[Goal]
Quote only the lines from the top of the listing below down to and including the line with "bpy.utils.unregister_class(made)".

[Provided data]
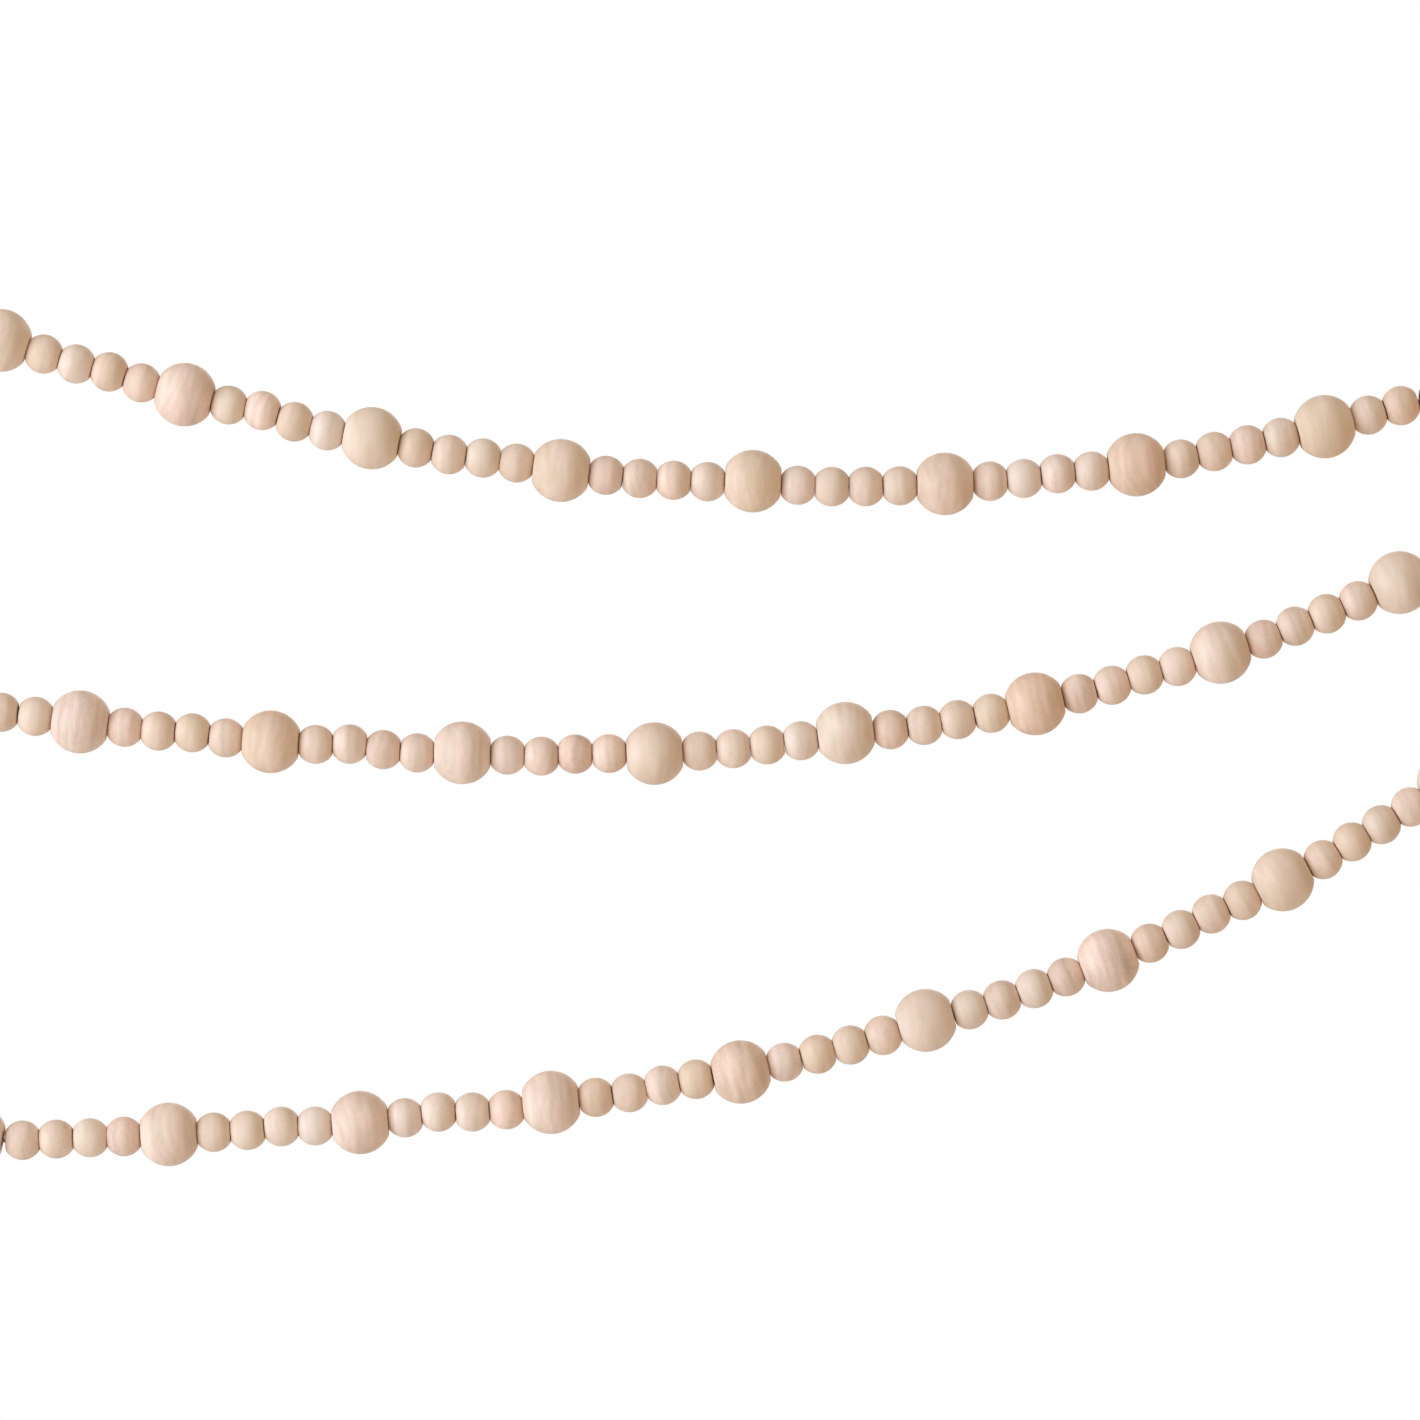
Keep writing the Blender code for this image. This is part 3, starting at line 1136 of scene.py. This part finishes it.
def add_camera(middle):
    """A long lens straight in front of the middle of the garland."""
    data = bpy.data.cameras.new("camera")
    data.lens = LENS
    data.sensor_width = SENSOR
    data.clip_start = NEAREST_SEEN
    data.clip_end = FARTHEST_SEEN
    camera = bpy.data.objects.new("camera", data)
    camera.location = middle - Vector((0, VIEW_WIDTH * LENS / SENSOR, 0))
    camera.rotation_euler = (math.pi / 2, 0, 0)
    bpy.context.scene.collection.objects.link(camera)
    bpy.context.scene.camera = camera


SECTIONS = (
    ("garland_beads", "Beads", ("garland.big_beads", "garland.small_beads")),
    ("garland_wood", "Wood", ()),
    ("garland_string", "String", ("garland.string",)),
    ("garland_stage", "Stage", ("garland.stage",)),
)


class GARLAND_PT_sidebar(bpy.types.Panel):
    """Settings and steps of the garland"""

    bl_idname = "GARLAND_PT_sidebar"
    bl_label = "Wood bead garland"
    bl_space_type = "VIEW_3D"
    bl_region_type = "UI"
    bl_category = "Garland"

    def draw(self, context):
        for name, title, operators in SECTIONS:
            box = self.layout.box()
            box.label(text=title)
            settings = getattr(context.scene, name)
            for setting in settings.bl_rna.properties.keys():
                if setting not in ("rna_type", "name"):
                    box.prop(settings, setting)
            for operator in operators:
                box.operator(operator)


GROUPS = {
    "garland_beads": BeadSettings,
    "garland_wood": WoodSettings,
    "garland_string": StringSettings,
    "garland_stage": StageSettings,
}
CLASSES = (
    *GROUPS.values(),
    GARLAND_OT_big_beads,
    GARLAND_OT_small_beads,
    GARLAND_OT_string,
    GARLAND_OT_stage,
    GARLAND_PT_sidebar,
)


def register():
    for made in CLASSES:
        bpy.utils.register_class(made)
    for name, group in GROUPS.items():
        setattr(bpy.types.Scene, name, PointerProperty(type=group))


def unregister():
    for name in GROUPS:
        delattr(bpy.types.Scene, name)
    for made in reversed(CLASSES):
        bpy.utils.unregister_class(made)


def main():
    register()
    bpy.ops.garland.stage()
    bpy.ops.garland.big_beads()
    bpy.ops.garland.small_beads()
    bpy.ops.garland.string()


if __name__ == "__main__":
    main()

[Correct output]
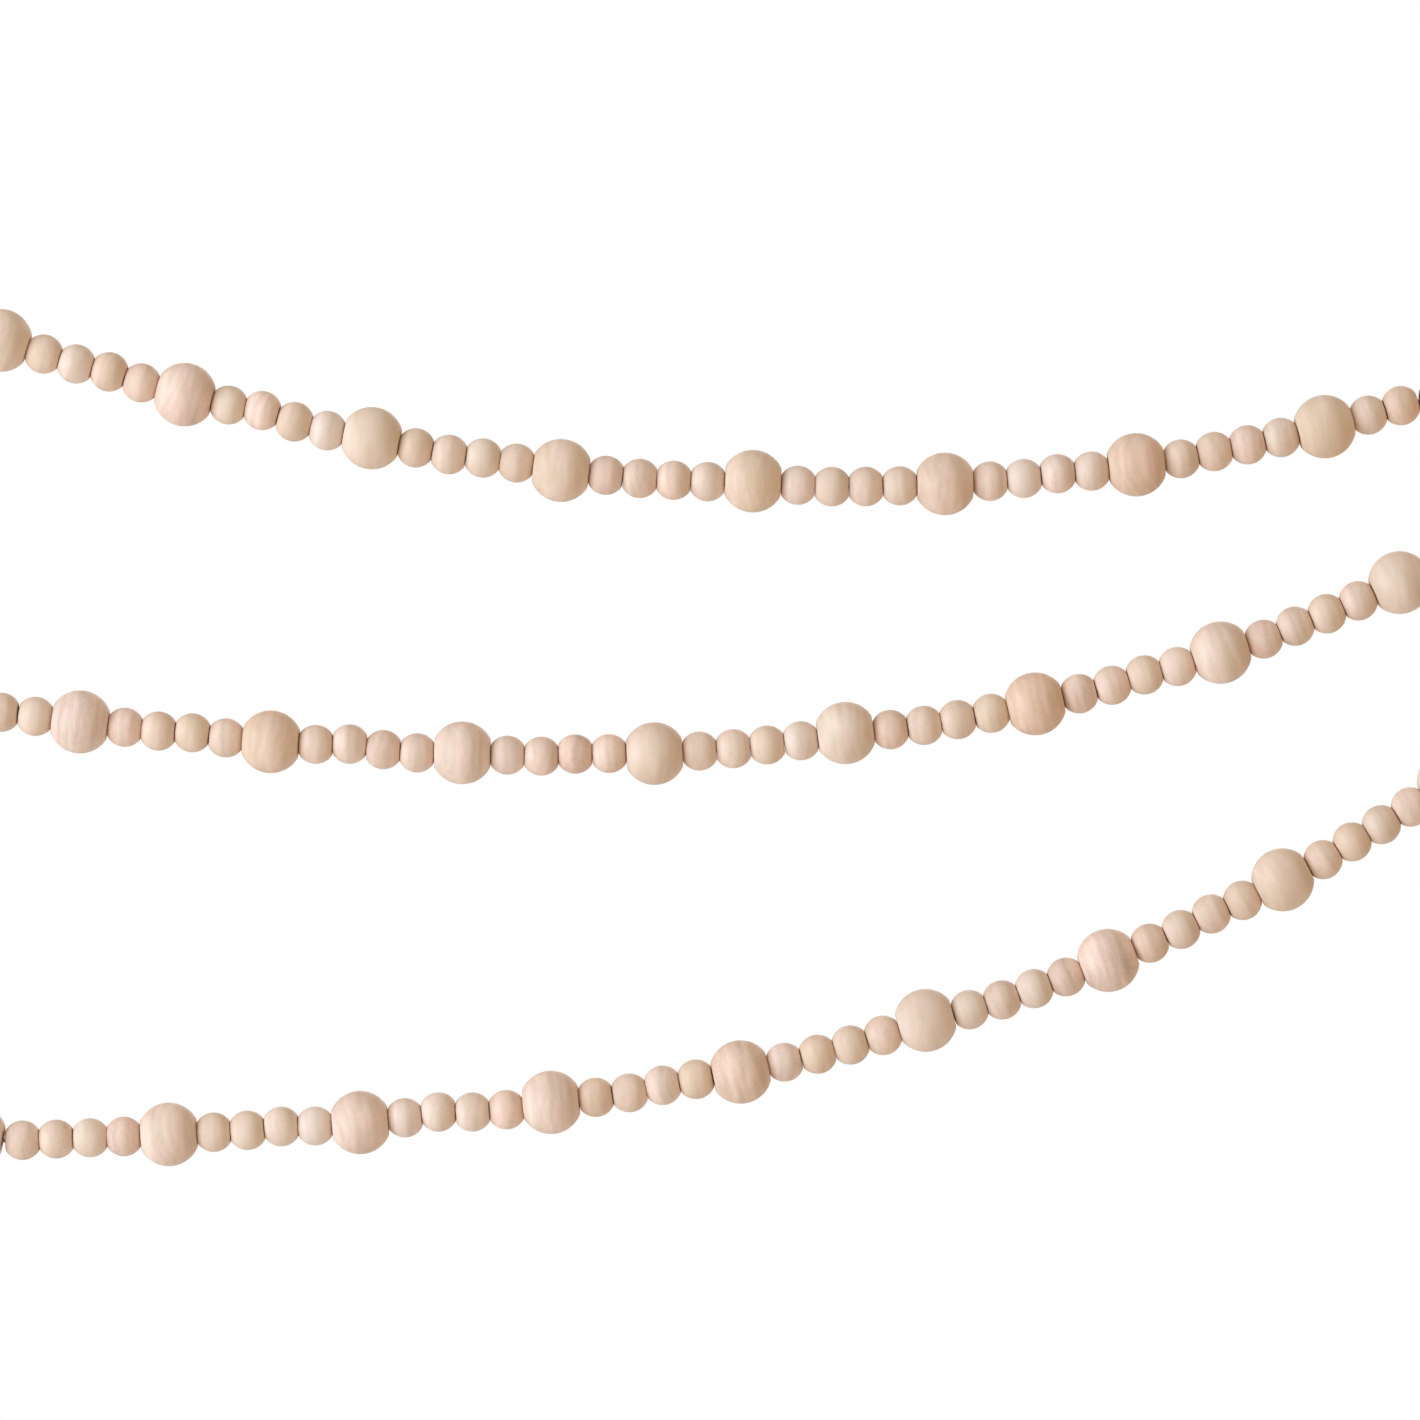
Keep writing the Blender code for this image. This is part 3, starting at line 1136 of scene.py. This part finishes it.
def add_camera(middle):
    """A long lens straight in front of the middle of the garland."""
    data = bpy.data.cameras.new("camera")
    data.lens = LENS
    data.sensor_width = SENSOR
    data.clip_start = NEAREST_SEEN
    data.clip_end = FARTHEST_SEEN
    camera = bpy.data.objects.new("camera", data)
    camera.location = middle - Vector((0, VIEW_WIDTH * LENS / SENSOR, 0))
    camera.rotation_euler = (math.pi / 2, 0, 0)
    bpy.context.scene.collection.objects.link(camera)
    bpy.context.scene.camera = camera


SECTIONS = (
    ("garland_beads", "Beads", ("garland.big_beads", "garland.small_beads")),
    ("garland_wood", "Wood", ()),
    ("garland_string", "String", ("garland.string",)),
    ("garland_stage", "Stage", ("garland.stage",)),
)


class GARLAND_PT_sidebar(bpy.types.Panel):
    """Settings and steps of the garland"""

    bl_idname = "GARLAND_PT_sidebar"
    bl_label = "Wood bead garland"
    bl_space_type = "VIEW_3D"
    bl_region_type = "UI"
    bl_category = "Garland"

    def draw(self, context):
        for name, title, operators in SECTIONS:
            box = self.layout.box()
            box.label(text=title)
            settings = getattr(context.scene, name)
            for setting in settings.bl_rna.properties.keys():
                if setting not in ("rna_type", "name"):
                    box.prop(settings, setting)
            for operator in operators:
                box.operator(operator)


GROUPS = {
    "garland_beads": BeadSettings,
    "garland_wood": WoodSettings,
    "garland_string": StringSettings,
    "garland_stage": StageSettings,
}
CLASSES = (
    *GROUPS.values(),
    GARLAND_OT_big_beads,
    GARLAND_OT_small_beads,
    GARLAND_OT_string,
    GARLAND_OT_stage,
    GARLAND_PT_sidebar,
)


def register():
    for made in CLASSES:
        bpy.utils.register_class(made)
    for name, group in GROUPS.items():
        setattr(bpy.types.Scene, name, PointerProperty(type=group))


def unregister():
    for name in GROUPS:
        delattr(bpy.types.Scene, name)
    for made in reversed(CLASSES):
        bpy.utils.unregister_class(made)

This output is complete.